Advertisers don't raid your house.

> Advertisers don't raid your house.

No, but they can give that data to the FBI who do raid houses.


As the parent post noted, the USA Today home page makes requests to dozens of third-parties--including Amazon, Facebook, Google, Twitter, and something called "summerhamster". I'm sure one of the dozens will take the FBI's call.

Hilariously, the USA Today homepage also hits OneTrust, who has the slogan "Privacy, Security and Data Governance" right in the <title>. What is there to govern if nearly all the major tech players have your access logs?

USA Today is shouting its readers' reading behavior from the mountain top.


OneTrust is very commonly used for the legally required cookie banners for EU readers.

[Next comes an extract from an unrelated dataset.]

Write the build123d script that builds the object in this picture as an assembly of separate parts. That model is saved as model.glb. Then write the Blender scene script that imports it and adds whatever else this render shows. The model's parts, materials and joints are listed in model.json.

summerhamster is one of a billion of those shitty "adblock detecting!!!" "dont lose money!!!" malicious JS domains.

well, not physically I suppose

The difference is disclosing information voluntarily, versus being forced.

This seems like a crafted case to set some kind of precedent. The request involves cop killing and child abuse, though it's really hard to see how the requested information is useful as the "suspect" killed himself. My guess would be they're trying to prove a related person saw the incident and wiped their drives or something, but that's some weak evidence. Additionally, the FBI likely could just buy this data.

Also, why is this challenge which featured a gag order not be dealt with in a secret court? Doesn't our knowledge of events already make the USA Today guilty of a crime even if this subpoena doesn't stand?


I’m also wondering how this got public so easily if there was a gag order, but it sounds like the court made it public initially and USA Today just responded to that news.

That would be quite a wide net and quite the "fishing expedition" and why the FBI has earned itself a bad rep (in addition to things like getting people on unrelated charges like "lying" while they are free to make things up.

This is insane.

I guess it's a best practice to not disclose real personal details for library cards, store discount programs, and such where it's not absolutely required and where it can be avoided.